Mitigating tsunami forces on T-shaped girder bridges: Numerical analysis of a novel breakwater-fairing combination

Tsunamis can pose a significant threat to all infrastructure in their path. This study explores the effectiveness of a novel strategy combining a breakwater with fairing (a specific type of deflector) to mitigate tsunami risks on Tgirder, utilizing two-dimensional numerical simulations. The key findings of this research are as follows: (a) The breakwater effectively reduces tsunami wave energy, as evidenced by decreased wave height and velocity across various scenarios after interacting with the structure.
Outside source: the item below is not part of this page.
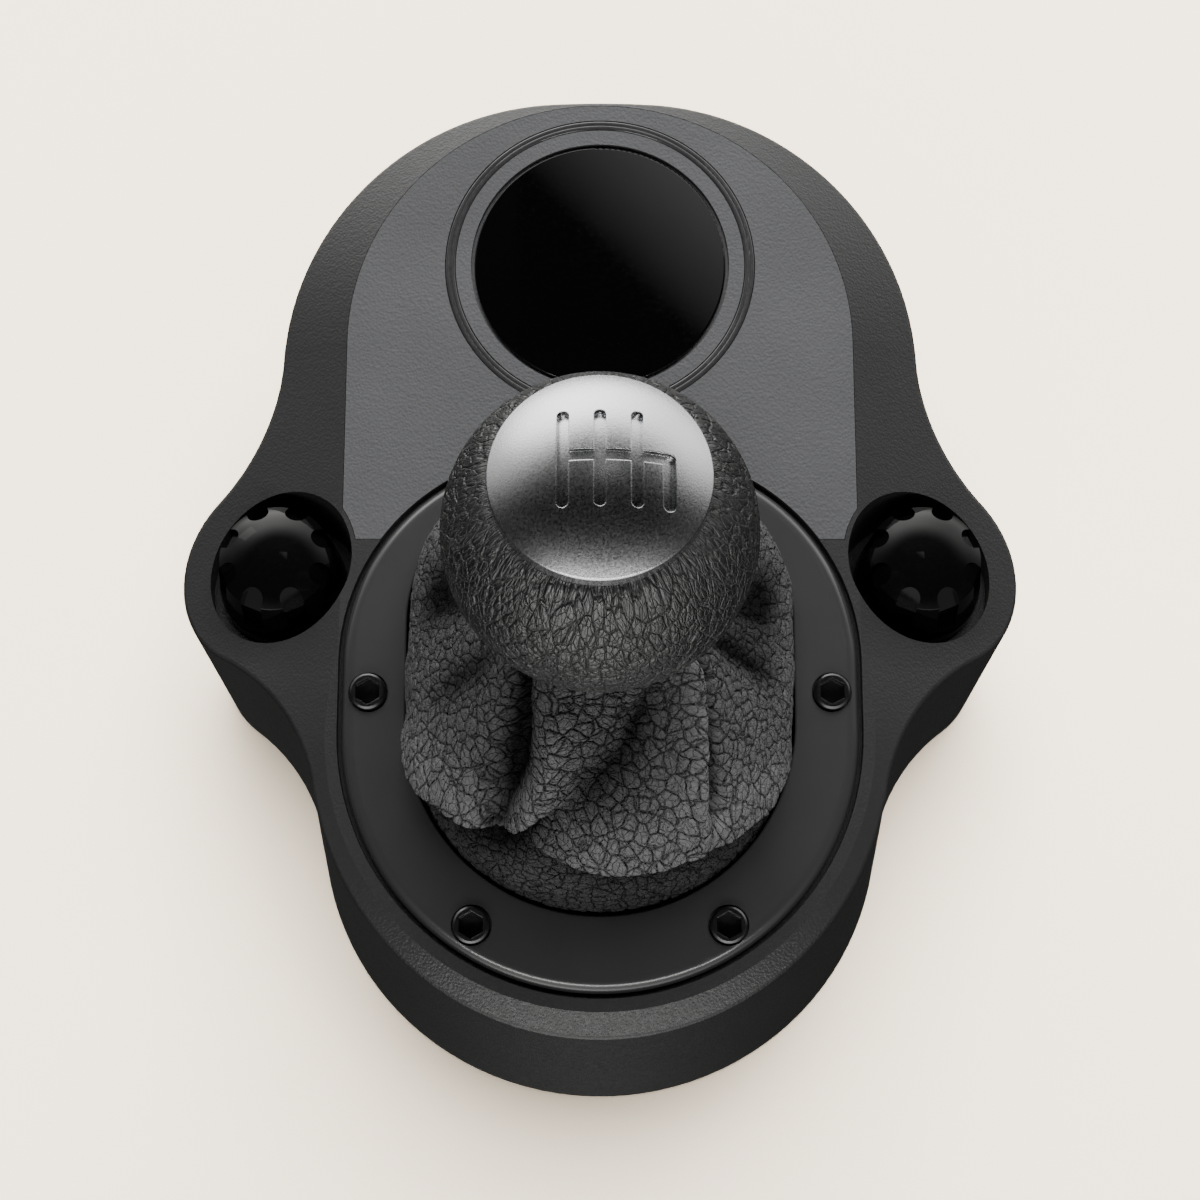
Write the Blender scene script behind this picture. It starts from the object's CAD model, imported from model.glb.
from math import atan2, cos, degrees, exp, hypot, pi, radians, sin, sqrt, tan

import bpy
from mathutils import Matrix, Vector, noise


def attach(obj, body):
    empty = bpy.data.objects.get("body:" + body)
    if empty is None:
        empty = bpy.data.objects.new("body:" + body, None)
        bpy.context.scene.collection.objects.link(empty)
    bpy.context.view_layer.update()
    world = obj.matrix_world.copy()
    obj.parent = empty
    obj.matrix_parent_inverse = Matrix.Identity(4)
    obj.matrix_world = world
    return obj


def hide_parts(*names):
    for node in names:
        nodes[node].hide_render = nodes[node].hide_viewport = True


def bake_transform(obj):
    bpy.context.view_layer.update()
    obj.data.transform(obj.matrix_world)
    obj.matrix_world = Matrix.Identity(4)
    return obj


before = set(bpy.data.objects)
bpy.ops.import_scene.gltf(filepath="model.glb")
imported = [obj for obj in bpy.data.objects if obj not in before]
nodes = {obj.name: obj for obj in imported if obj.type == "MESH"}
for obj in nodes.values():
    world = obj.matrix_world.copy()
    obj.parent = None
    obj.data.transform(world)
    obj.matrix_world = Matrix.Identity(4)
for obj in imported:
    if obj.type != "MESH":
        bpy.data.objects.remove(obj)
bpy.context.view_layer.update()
print("frame loaded:", len(nodes), "nodes")

# camera at the photo's angle, high in front of the shifter
camera = {"lens": 64.11, "sensor": 36, "place": (0.0, -0.1934, 0.5102), "tip": 22.7}
cameraData = bpy.data.cameras.new("camera")
cameraData.lens = camera["lens"]
cameraData.sensor_width = camera["sensor"]
cameraObject = bpy.data.objects.new("camera", cameraData)
cameraObject.location = camera["place"]
cameraObject.rotation_euler = (radians(camera["tip"]), 0, 0)
bpy.context.scene.collection.objects.link(cameraObject)
bpy.context.scene.camera = cameraObject
print("camera set")


# helpers for node trees
def newMaterial(name):
    material = bpy.data.materials.new(name)
    material.use_nodes = True
    tree = material.node_tree
    tree.nodes.clear()
    output = tree.nodes.new("ShaderNodeOutputMaterial")
    shader = tree.nodes.new("ShaderNodeBsdfPrincipled")
    tree.links.new(shader.outputs["BSDF"], output.inputs["Surface"])
    return material, tree, shader


def feedSocket(tree, socket, value):
    # a link from another socket, or a plain value
    if isinstance(value, bpy.types.NodeSocket):
        tree.links.new(value, socket)
    else:
        socket.default_value = value


def addNode(tree, kind, settings=None, **inputs):
    node = tree.nodes.new(kind)
    for key, value in (settings or {}).items():
        setattr(node, key, value)
    for key, value in inputs.items():
        feedSocket(tree, node.inputs[key], value)
    return node


def addMaths(tree, operation, first, second):
    node = tree.nodes.new("ShaderNodeMath")
    node.operation = operation
    feedSocket(tree, node.inputs[0], first)
    feedSocket(tree, node.inputs[1], second)
    return node.outputs[0]


def surfacePoint(tree):
    return addNode(tree, "ShaderNodeTexCoord").outputs["Object"]


def noiseAt(tree, scale, detail, rough, vector=None):
    point = vector or surfacePoint(tree)
    return addNode(tree, "ShaderNodeTexNoise", Vector=point, Scale=scale, Detail=detail, Roughness=rough)


def rampOf(tree, value, low, high, first, last):
    ramp = addNode(tree, "ShaderNodeMapRange", Value=value)
    for key, limit in (("From Min", low), ("From Max", high), ("To Min", first), ("To Max", last)):
        ramp.inputs[key].default_value = limit
    return ramp.outputs["Result"]


def mixColour(tree, share, first, second):
    mix = tree.nodes.new("ShaderNodeMix")
    mix.data_type = "RGBA"
    tree.links.new(share, mix.inputs[0])
    mix.inputs[6].default_value = (*first, 1)
    mix.inputs[7].default_value = (*second, 1)
    return mix.outputs[2]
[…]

The innovative combination of the semicircular breakwater and fairing demonstrates superior performance compared to four other breakwater-fairing combinations in reducing tsunami forces on T-shaped girder bridge decks. (b) In the numerically simulated scenarios, increasing the gap between the breakwater and girder results in a significant decrease in tsunami-induced forces. (c)The breakwater-fairing combination shows remarkable effectiveness in mitigating tsunami forces under diverse wave height conditions. (d) This study extends the tsunami force calculation formula (proposed by Wu[1]) for Tshaped bridge girders. The existing formulas are applicable for tsunami wave velocities ranging from 2 to 10 m/s and wave heights of approximately 2 to 8 m, where the structure remains initially unsubmerged. Through least squares fitting, new equations are derived for scenarios involving fairings alone and those incorporating both fairings and breakwaters. This study provides valuable insights and promising avenues for employing breakwater-fairing combinations as an effective measure to protect T-shaped girder bridge decks in coastal areas from tsunami damage.